By establishing a predictive model for ship fuel consumption, the relationship between fuel usage and various influencing factors can be examined, enabling effective prediction and evaluation of fuel usage. Due to the different time scales of the collected fuel consumption data and the navigational environment data obtained from the meteorological center, data preprocessing is necessary. Firstly, the data collected every 10 min starting from 00:00 each day were converted into hourly ship fuel consumption data. Concurrently, the frequency of the meteorological data and sea state data, based on GPS and ECMWF data, was aligned with the data collected from the ships using a three-times B-spline interpolation algorithm. Additionally, to address outliers and noise in the collected data, a cleaning process was undertaken. This included handling missing data and anomalies caused by abnormal navigational environments to ensure the accuracy of the predictive model.

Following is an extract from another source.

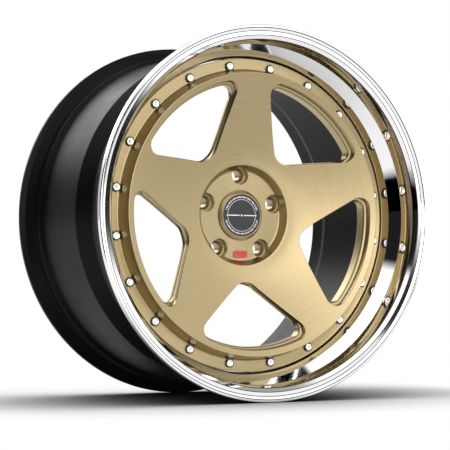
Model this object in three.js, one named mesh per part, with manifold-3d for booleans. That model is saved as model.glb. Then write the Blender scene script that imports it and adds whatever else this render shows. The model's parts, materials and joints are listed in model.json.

After data acquisition, a total of 12 ship operation features and navigation environment information features were obtained, and the features and their abbreviations are shown in
Table 4. In order to eliminate the influence of the magnitude between the feature variables, the data were normalized. The histograms of feature probability density distribution after data cleaning are shown in
Figure 6 and
Figure 7.
3.3. Correlation Analysis and Feature Selection
During voyages, ships are subject to wind resistance and water resistance. Among them, the water resistance is divided into two parts: static resistance and wave-adding resistance.
The static resistance and the wave-adding resistance can be obtained, respectively, by Equations (16) and (17):
where
CS is the static resistance, and
CF is the frictional resistance.
k is the viscous resistance factor,
CA is the appendage resistance,
CW is the wave-making resistance,
CB is the bulbous bow additional resistance, and
CSi and
CR are the stern immersion additional resistance and the relevant resistance.
Cwave is the wave-adding resistance,
ζc is the characteristic wave height,
B is the breadth of the ship,
k2 is the block coefficient,
ρ is the density of the sea water, and
L denotes the length of the ship.
Wind resistance can be obtained by Equation (18):
where
Cwave is the wind resistance,
k1 is the air coefficient resistance,
ρa is the density of air,
Vwind is the wind speed, and
As is the area of the ship’s positive projection on the water surface.
The total resistance includes static resistance, wave-adding resistance, and wind resistance:
In order for a ship to continue sailing at a specific speed, the main engine must consume fuel and thus provide a certain amount of power to drive the propeller in order to generate thrust to propel the ship forward. The effective thrust of the propeller should balance the hull resistance, which suggests that the fuel consumption of a ship is affected by environmental factors, and that further analyses of this effect can improve the accuracy of the predictions.
Figure 10a–c and
Figure 11a–c show the distribution of environmental characteristics during ship operation.
Figure 10d and
Figure 11d show the distribution of instantaneous fuel consumption at different moments during the ship’s voyage. It can be seen that both the environmental variables and the fuel consumption have a certain time series characteristic, and the environmental factors have a clearer influence on the fuel consumption of ships. In addition, there are significant differences in those parameters at different times and locations.
To further investigate the relationship between characteristic parameters and ship energy consumption during voyages, to screen characteristic input variables, and to improve prediction accuracy, the correlation analysis of the 12 characteristic variables and the ship fuel consumption rate was carried out. The Pearson correlation coefficient and the maximum information coefficient were selected as the correlation evaluation indexes, and the specific calculation methods of the maximum information coefficient are shown in Equations (14) and (15); the results of the correlation analyses are shown in
Figure 12,
Figure 13,
Figure 14 and
Figure 15. In
Figure 12 and
Figure 14, values larger than 0.5 are shown in white; in
Figure 13 and
Figure 15, values larger than 0.8 are shown in white.
From the results of the correlation analysis, it can be seen that the Pearson correlation coefficient between SS, SP, and FC is larger than the other features, indicating that there is a large linear correlation between these parameters, and the shaft speed and shaft power can directly reflect the changes in fuel consumption. There is a negative correlation between WH, WD, WS, and SOG, and the SOG will be reduced when the wave height and wind speed increase and the wind direction changes, which indicates that the navigational environmental factors have a certain influence on the ship speed, which in turn affects the ship’s fuel consumption, and that there exists a certain non-linear relationship between these characteristics and the fuel consumption. The correlation analysis of ship fuel usage and its multiple influencing parameters is of great significance to establish a prediction model of ship fuel usage.
In addition, since the actual wind speed is obtained by vector synthesis from the ECMWF data, this indicates that there exists a certain map** relationship between them, which will lead to the endogeneity problem of the model. At the same time, from
Figure 10, the correlation between longitude and latitude and the other characteristic variables is relatively more obvious, taking into account that the strong correlation of the characteristic variables will result in the problem of multiple covariance in the input variables, which can easily cause the overfitting of the model. The four characteristic variables of longitude, latitude, the 10 m u component of wind, and the 10 m v component of wind are eliminated in this paper. The remaining seven variables are selected as feature inputs to predict the ship’s fuel consumption.